BEGIN RECORDS PROVIDED

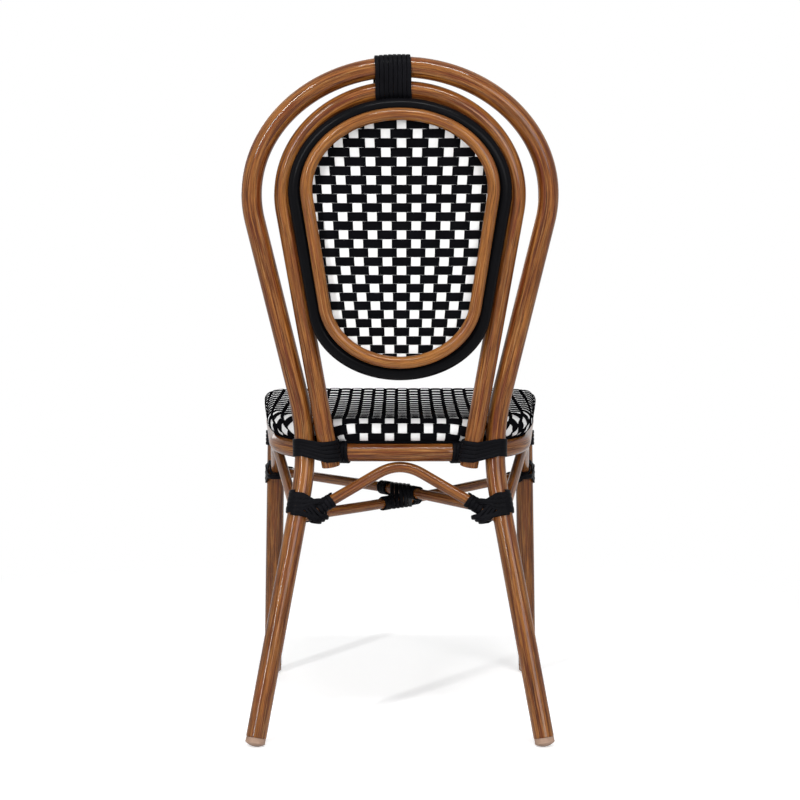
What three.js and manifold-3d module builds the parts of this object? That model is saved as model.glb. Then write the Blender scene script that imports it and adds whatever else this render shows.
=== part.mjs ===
// Stacking bistro chair: bent aluminium tubes, woven seat and oval back, joints lashed with flat cane.
// Millimetres, +Z up. The front faces -Y, and depths below are measured forward from the rear feet.
import * as THREE from "three";
import { mergeVertices } from "three/addons/utils/BufferGeometryUtils.js";
import Module from "manifold-3d";

const wasm = await Module();
wasm.setup();

// Tubes and clearances
const HOOP_DIAMETER = 27;
const INNER_HOOP_DIAMETER = 24.5;
const LEG_DIAMETER = 27;
const RAIL_DIAMETER = 25;
const SEAT_TUBE_DIAMETER = 25;
const BRACE_DIAMETER = 14.6;
const BACK_RING_DIAMETER = 20;
const TRIM_DIAMETER = 16;
const TUBE_WALL = 1.5;
const CLEARANCE = 0.3;

// Seat: rail ring, hidden seat tube ring and the weave wrapped round it
const RAIL_REAR_HEIGHT = 380.4;
const SEAT_RISE = 25.2;
const SEAT_REAR_DEPTH = 90.6;
const SEAT_FRONT_DEPTH = 475;
const SEAT_REAR_STRAIGHT_HALF = 54;
const SEAT_REAR_CORNER_RADIUS = 119;
const SEAT_FRONT_WIDENING = 144;
const SEAT_FRONT_HALF_WIDTH = SEAT_REAR_STRAIGHT_HALF + SEAT_FRONT_WIDENING;
const SEAT_FRONT_CORNER_RADIUS = 38;
const SEAT_GAP = 3.3;
const SEAT_WEAVE_THICKNESS = 2.7;
const SEAT_DISH = 7;

// Feet
const REAR_FOOT_SPREAD = 70.2;
const FRONT_FOOT_SPREAD = 4;
const FRONT_FOOT_FORWARD = 15;
const GLIDE_DOME_HEIGHT = 4.7;
const GLIDE_COLLAR_HEIGHT = 7;
const GLIDE_PLUG_LENGTH = 20;
const GLIDE_PLUG_LEAD = 1.5;
const GLIDE_WORN_FLAT = 0.5;
const STUB_BORE_DEPTH = 20;

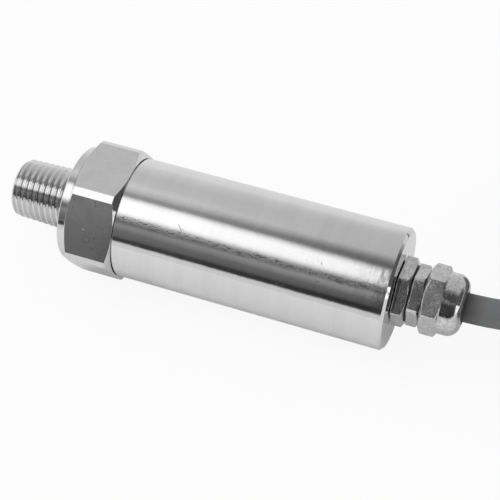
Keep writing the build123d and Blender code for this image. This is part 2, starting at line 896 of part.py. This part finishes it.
sensor_pieces = {
    "process_connection": process_connection,
    "housing_tube": housing_tube,
    "housing_o_ring": housing_o_ring,
    "sensor_capsule": sensor_capsule,
    "sensor_diaphragm": sensor_diaphragm,
    "glass_feedthroughs": glass_feedthroughs,
    "capsule_pins": capsule_pins,
    "sensor_o_ring": sensor_o_ring,
    "retaining_ring": retaining_ring,
    "compensation_board": compensation_board,
    "sensor_ribbon": sensor_ribbon,
    "board_carrier": board_carrier,
    "amplifier_board": amplifier_board,
    "amplifier_chip": amplifier_chip,
    "zero_trimmer": lambda: trimmer(-1),
    "span_trimmer": lambda: trimmer(1),
    "filter_capacitor": filter_capacitor,
    "resistors": resistors,
    "terminal_block": terminal_block,
    "terminal_screws": terminal_screws,
    "red_core": lambda: inner_core("red"),
    "black_core": lambda: inner_core("black"),
    "shield_core": lambda: inner_core("shield"),
    "gland_gasket": gland_gasket,
    "lock_nut": lock_nut,
    "seal_washer": seal_washer,
    "gland_body": gland_body,
    "clamping_insert": clamping_insert,
    "cable_seal": cable_seal,
    "thrust_ring": thrust_ring,
    "dome_nut": dome_nut,
}

# These are drawn in the part's frame already.
cable_pieces = {
    "cable": cable,
    "cable_coil": cable_coil,
    "coil_ties": coil_ties,
    "cable_tail": cable_tail,
    "red_tail_core": lambda: tail_core("red"),
    "black_tail_core": lambda: tail_core("black"),
    "shield_tail_core": lambda: tail_core("shield"),
}

os.makedirs("parts", exist_ok=True)
for name, make in sensor_pieces.items():
    write_node(name, placed(make()))
for name, make in cable_pieces.items():
    made = make()
    write_node(name, made if isinstance(made, list) else [made])
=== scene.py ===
import math

import bpy
from mathutils import Matrix, Vector


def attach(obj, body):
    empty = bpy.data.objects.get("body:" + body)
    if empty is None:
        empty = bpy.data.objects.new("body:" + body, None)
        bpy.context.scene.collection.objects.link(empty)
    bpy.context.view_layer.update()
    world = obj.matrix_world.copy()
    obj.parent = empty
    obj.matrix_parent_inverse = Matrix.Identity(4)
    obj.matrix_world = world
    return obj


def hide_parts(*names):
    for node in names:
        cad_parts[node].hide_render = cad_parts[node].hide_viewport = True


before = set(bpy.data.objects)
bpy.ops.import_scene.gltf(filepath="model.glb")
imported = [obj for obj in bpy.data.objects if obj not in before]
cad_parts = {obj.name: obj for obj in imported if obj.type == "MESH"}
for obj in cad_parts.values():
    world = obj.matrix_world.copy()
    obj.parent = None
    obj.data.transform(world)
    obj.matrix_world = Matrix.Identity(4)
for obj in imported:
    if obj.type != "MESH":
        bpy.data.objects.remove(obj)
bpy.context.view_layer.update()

# Places on the sensor, in metres. Its axis lies along X at this height
axis_height = 0.0135
hexagon_start_x = -0.0343
seam_x = -0.0235
dome_mouth_x = 0.051

# The camera looks at the seam between hexagon and tube
camera_yaw = 20.8993
camera_elevation = 49.8676
camera_roll = -0.875
camera_side = 0.0250707
camera_rise = -0.0071457
camera_distance = 0.325269
camera_lens = 106.499
camera_sensor = 36
camera_near = 0.01

# The lead, in metres: the route's points, then the coil and the free tail
cable_diameter = 0.0064
lead_route = [
    (0.037, 0.0, 0.0135),
    (0.054, 0.0, 0.0135),
    (0.062, 0.0012, 0.0139),
    (0.073, -0.0045, 0.0111),
]
coil_centre = (0.099560, 0.033034)
coil_radii = (0.0414, 0.0350, 0.0286)
coil_high = 0.0104
coil_low = 0.0040
coil_start_angle = -106.0
coil_start_offset = 0.9 * cable_diameter
coil_points_per_turn = 16
coil_step_points = 3
tail_route = [(0.1010, -0.0098, 0.0040), (0.1190, -0.0094, 0.0037), (0.1305, -0.0089, 0.0034)]


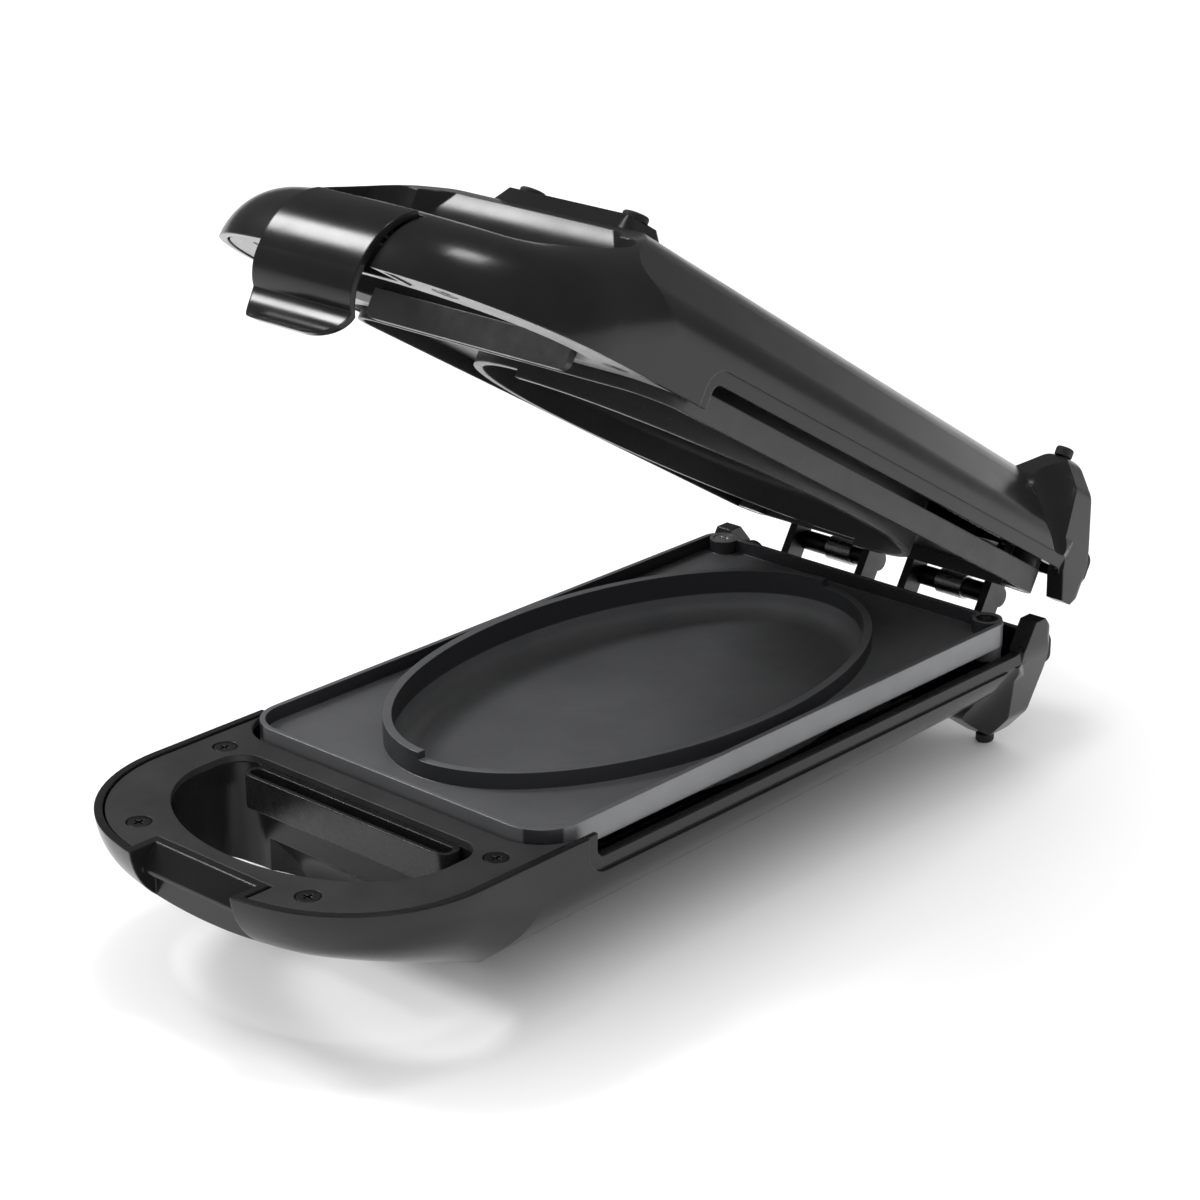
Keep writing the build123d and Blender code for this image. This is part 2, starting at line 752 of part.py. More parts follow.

END RECORDS PROVIDED

- [TASK TO COMPLETE] Return the exact lines from the line with "# These are" to the line with "imported = [obj", inclusive of both, with nothing added.

- [THE SOLUTION]
# These are drawn in the part's frame already.
cable_pieces = {
    "cable": cable,
    "cable_coil": cable_coil,
    "coil_ties": coil_ties,
    "cable_tail": cable_tail,
    "red_tail_core": lambda: tail_core("red"),
    "black_tail_core": lambda: tail_core("black"),
    "shield_tail_core": lambda: tail_core("shield"),
}

os.makedirs("parts", exist_ok=True)
for name, make in sensor_pieces.items():
    write_node(name, placed(make()))
for name, make in cable_pieces.items():
    made = make()
    write_node(name, made if isinstance(made, list) else [made])
=== scene.py ===
import math

import bpy
from mathutils import Matrix, Vector


def attach(obj, body):
    empty = bpy.data.objects.get("body:" + body)
    if empty is None:
        empty = bpy.data.objects.new("body:" + body, None)
        bpy.context.scene.collection.objects.link(empty)
    bpy.context.view_layer.update()
    world = obj.matrix_world.copy()
    obj.parent = empty
    obj.matrix_parent_inverse = Matrix.Identity(4)
    obj.matrix_world = world
    return obj


def hide_parts(*names):
    for node in names:
        cad_parts[node].hide_render = cad_parts[node].hide_viewport = True


before = set(bpy.data.objects)
bpy.ops.import_scene.gltf(filepath="model.glb")
imported = [obj for obj in bpy.data.objects if obj not in before]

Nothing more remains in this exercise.